Bagaimana reaksi penonton? Dari video dan laporan liputan, penonton merespons dengan sorak sorai, tepuk tangan, dan euforia—seolah mereka menjadi saksi momen istimewa, bukan sekadar konser biasa. Mereka menyadari, malam itu bukan hanya tentang lagu-lagu rock, tetapi tentang simbol dan makna yang lebih luas.
Secara lebih luas, kejadian ini memperlihatkan bagaimana era digital memicu penyebaran cepat momen-momen seperti ini ke seluruh dunia. Dalam hitungan jam, video Axl Rose dengan bendera Palestina menyebar ke media sosial, diberitakan oleh outlet musik dan berita utama, dan memicu diskusi lintas negara.

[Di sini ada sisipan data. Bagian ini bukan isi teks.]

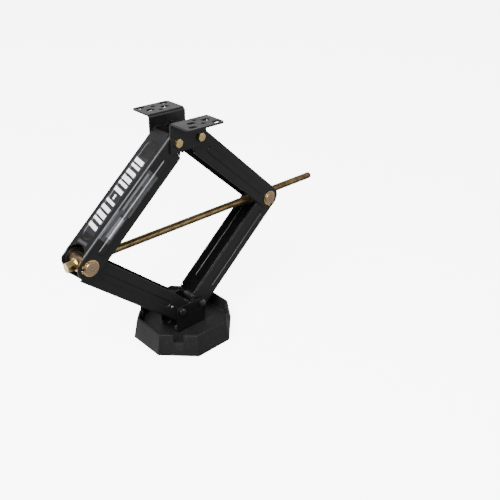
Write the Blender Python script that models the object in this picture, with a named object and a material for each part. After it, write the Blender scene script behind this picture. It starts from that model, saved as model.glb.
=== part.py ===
"""Scissor stabiliser jack for caravans, held part way up.

Frame: metres, +Z up, +X along the lead screw towards its free tip, -Y towards the bolt heads. The
origin is on the ground under the middle of the base pad. Four pressed U-section arms form a
diamond that is symmetric about the YZ plane; the lead screw crosses it at mid height.
"""

import math

import bmesh
import bpy
from mathutils import Matrix, Vector

# Linkage
ARM_LENGTH = 0.290            # pivot to pivot, all four arms
HALF_SPACING = 0.0285         # half the distance between a bracket's two pivots, and gear pitch radius
FOLD_ANGLE = math.radians(43.25)   # each arm above the horizontal
BASE_PIVOT_HEIGHT = 0.072
MOUNT_ABOVE_PIVOT = 0.042     # top pivots to the face that bolts to the vehicle
GAP = 0.0003                  # left between touching pieces

# Arms: sheet, half widths over the flanges, and the section about the inner pivot. The channel is
# turned a little against its pivot line, so its web stands further from the outer pin.
SHEET = 0.0035
UPPER_HALF_WIDTH = 0.0306
LOWER_HALF_WIDTH = 0.0266
SECTION_TILT = math.radians(1.63)
UPPER_WEB = 0.0194            # outer face of the web from the inner pivot
LOWER_WEB = 0.0249
UPPER_OPEN_EDGE = 0.0331      # free edge of a flange, on the other side of the pivot
LOWER_OPEN_EDGE = 0.0302
BEND_RADIUS = 0.005
WEB_INNER_END = -0.005        # where the web stops, along the arm
SCOOP_START = ARM_LENGTH - 0.027   # hollow cut into the web's outer end for the screw and its socket
SCOOP_CORNER = 0.010
BEAD_START = 0.037
BEAD_END = 0.262
UPPER_BEAD = -0.0075          # middle of the bead across the arm
LOWER_BEAD = -0.0025
BEAD_HALF_WIDTH = 0.0075
BEAD_HEIGHT = 0.0020
BEAD_DEPTH = 0.0015

# Gear teeth on the inner ends of the flanges
TEETH_ON_CIRCLE = 20
TOOTH_TIP = 0.0023            # above the pitch circle
TOOTH_ROOT = 0.0033           # below the pitch circle
TOOTH_WIDTHS = (0.0058, 0.0037, 0.0019)   # at the root, pitch and tip circles
TOOTH_COUNT = 7
FIRST_TOOTH = math.radians(180)

# Fasteners, 7/16 inch
BOLT_RADIUS = 0.00555
HOLE_RADIUS = 0.0059
SLEEVE_RADIUS = 0.0088
HEX_ACROSS_FLATS = 0.015875
HEAD_HEIGHT = 0.0064
NUT_HEIGHT = 0.0098
BOLT_PROUD = 0.003

# Brackets
TOP_PLATE = 0.0038
TOP_BRACKET_HALF_LENGTH = 0.045
TOP_BRACKET_BELOW_PIVOT = 0.020
TOP_FLANGE_REACH = 0.0900     # outer edge of the flange from the middle plane
TOP_BEND_RADIUS = 0.0055
SLOT_CENTRES = ((-0.014, 0.0590), (0.022, 0.0580), (-0.026, 0.0785), (0.031, 0.0800))
SLOT_SIZE = (0.0185, 0.0095)
SMALL_SLOT_CENTRES = ((0.0035, 0.0480), (0.0045, 0.0725))
SMALL_SLOT_SIZE = (0.0095, 0.0066)
BASE_PLATE = 0.0038
EAR_RADIUS = 0.0125
BASE_BRACKET_HALF_LENGTH = HALF_SPACING + EAR_RADIUS
FOOT_SCREWS = ((-0.031, -0.012), (-0.031, 0.012), (0.031, -0.012), (0.031, 0.012))

# Base pad: a moulded octagon, given by its apothems
PAD_FOOT = 0.109
PAD_FOOT_INSIDE = 0.1049
PAD_RIM = 0.1002
PAD_RIM_INSIDE = 0.0955
PAD_FLOOR = 0.0935
PAD_UNDERSIDE = 0.1015
PAD_HEIGHT = 0.0495
PAD_FLOOR_HEIGHT = 0.019
PAD_FLOOR_THICKNESS = 0.004
PAD_RIB = 0.004
PAD_BOSS_RADIUS = 0.018
NOTCH_WIDTH = 0.022
NOTCH_HEIGHT = 0.0306

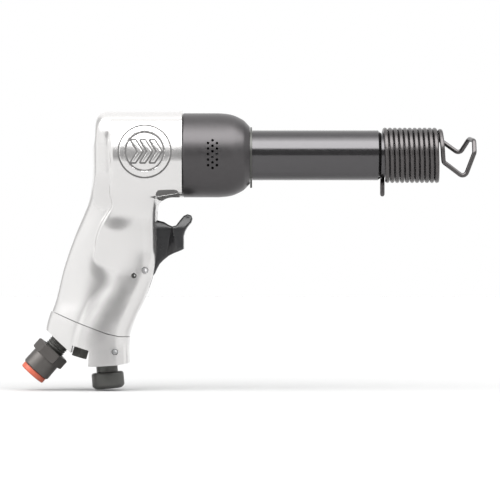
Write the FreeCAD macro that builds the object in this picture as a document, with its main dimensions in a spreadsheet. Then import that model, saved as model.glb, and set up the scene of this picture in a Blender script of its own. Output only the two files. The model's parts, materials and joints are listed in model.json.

Bagi Metavora, peristiwa ini menjadi pengingat bahwa budaya populer dan politik selalu berpotongan. Musik tidak pernah semata hiburan; ia bisa menjadi alat suara, tanda keprihatinan, atau panggilan solidaritas. Sebagai platform majalah digital, Metavora akan terus menyajikan liputan yang menggabungkan estetika seni dan kepedulian sosial, serta mendorong pembaca untuk melihat musik bukan sekadar suara, tetapi medium perubahan.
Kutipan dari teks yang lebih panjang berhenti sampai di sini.